In an update covering 26 September to December 2020, the Cabinet Office said that discussions on the framework made progress during that period but that development timelines should be extended. It went on:
“Agreement was reached between the UK Government and the devolved administrations that both MRPQ and Services should be developed over extended timelines to allow for more work to be done. All administrations remain committed to working to develop and agree these frameworks.”
That is all welcome, but I hope the Minister will agree that, as I have pointed out, the range and complexity of the regulation of professional qualifications, and uncertainty over the changes that may be needed, require formal consultation to be carried out and consent secured. How will this happen if we are operating on different timelines? The Government may be out there desperately trying to negotiate trade deals while all these procedures are in the process of a long, drawn-out common frameworks negotiation.

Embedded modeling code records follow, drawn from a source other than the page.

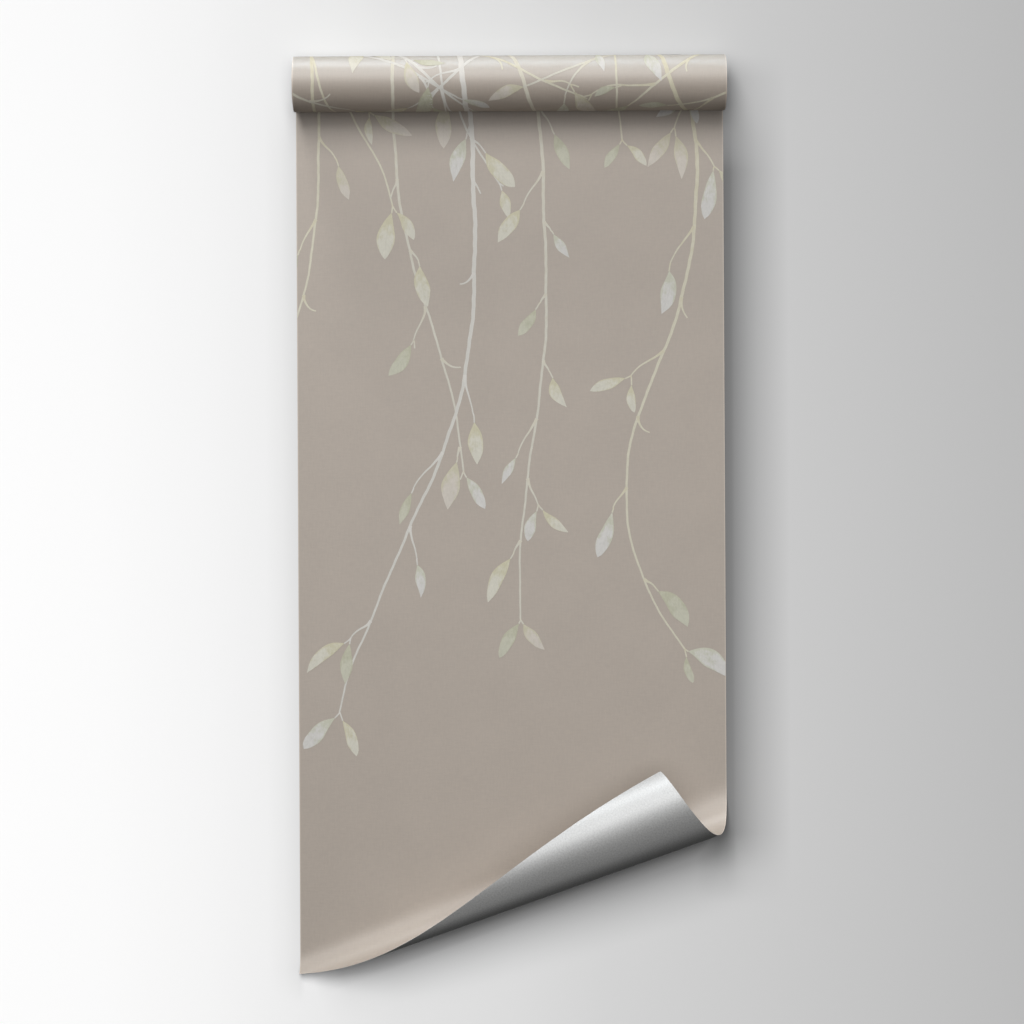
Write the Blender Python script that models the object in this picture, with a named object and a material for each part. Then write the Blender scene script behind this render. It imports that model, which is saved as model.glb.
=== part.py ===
"""A partly unrolled wallpaper panel: one printed sheet, wound up at one end and curled at one corner.

The panel lies on a flat surface at z = 0. Its width runs along X and its length along Y. The wound
roll is at +Y, with the printed side outwards. The loose end is at -Y, and its corner at +X curls up
and over. The origin is the bottom centre of the whole object's box. Metres, +Z up.

The sheet is modelled as a list of rows. A row is a straight line across the sheet, from its left edge
to its right edge, and the sheet is flat between one row and the next, as paper is when it bends.
"""

import math

import bpy
from mathutils import Matrix, Vector

# The panel, laid out flat
PANEL_WIDTH = 0.530
PANEL_LENGTH = 3.000
PAPER_THICKNESS = 0.0003

# The wound roll
ROLL_RADIUS = 0.034
ROLL_CENTRE_FROM_END = 1.100    # from the loose end to the roll's axis, along the floor
WINDING_PITCH = 0.0004          # how far one turn lies inside the last
SIDES_PER_TURN = 48
PEEL_SIDES = 5                  # the sheet leaves the roll this many sides below its front
BEND_SIDES = 12                 # sides of the small bend where the sheet turns onto the floor

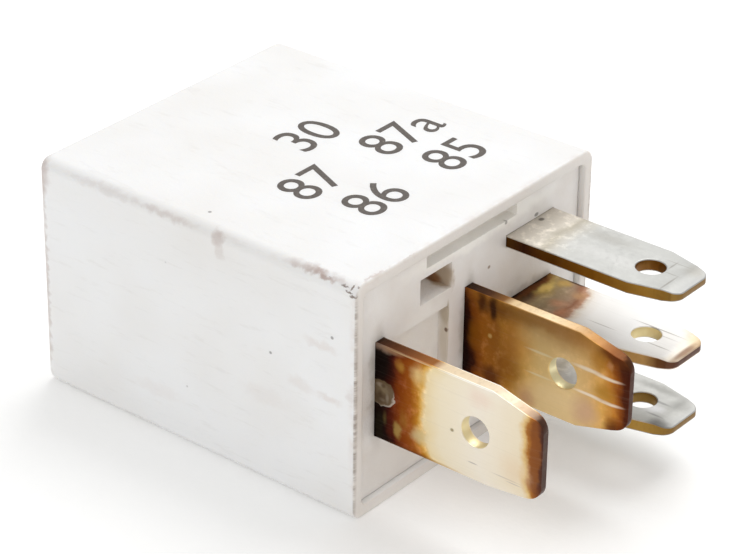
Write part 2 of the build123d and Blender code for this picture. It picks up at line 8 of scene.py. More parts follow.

As we know, the common frameworks are well behind the schedule originally hoped for and planned.
They have clearly set out the mechanism and an arrangement—which those of us on the committee feel has much to commend it—that seeks the maximum amount of co-operation and consent, looks to have fair and balanced dispute resolution mechanisms and ought to be the model for how the interconnection and co-operation between the UK Government and the devolved Administrations is carried through going forward. It would be good if Ministers acknowledged that so much has been learned in this process that it should be applied not just to those areas that were historically part of the transition out of the EU but to all future ways of working, and the principles on which the common frameworks have been founded and developed.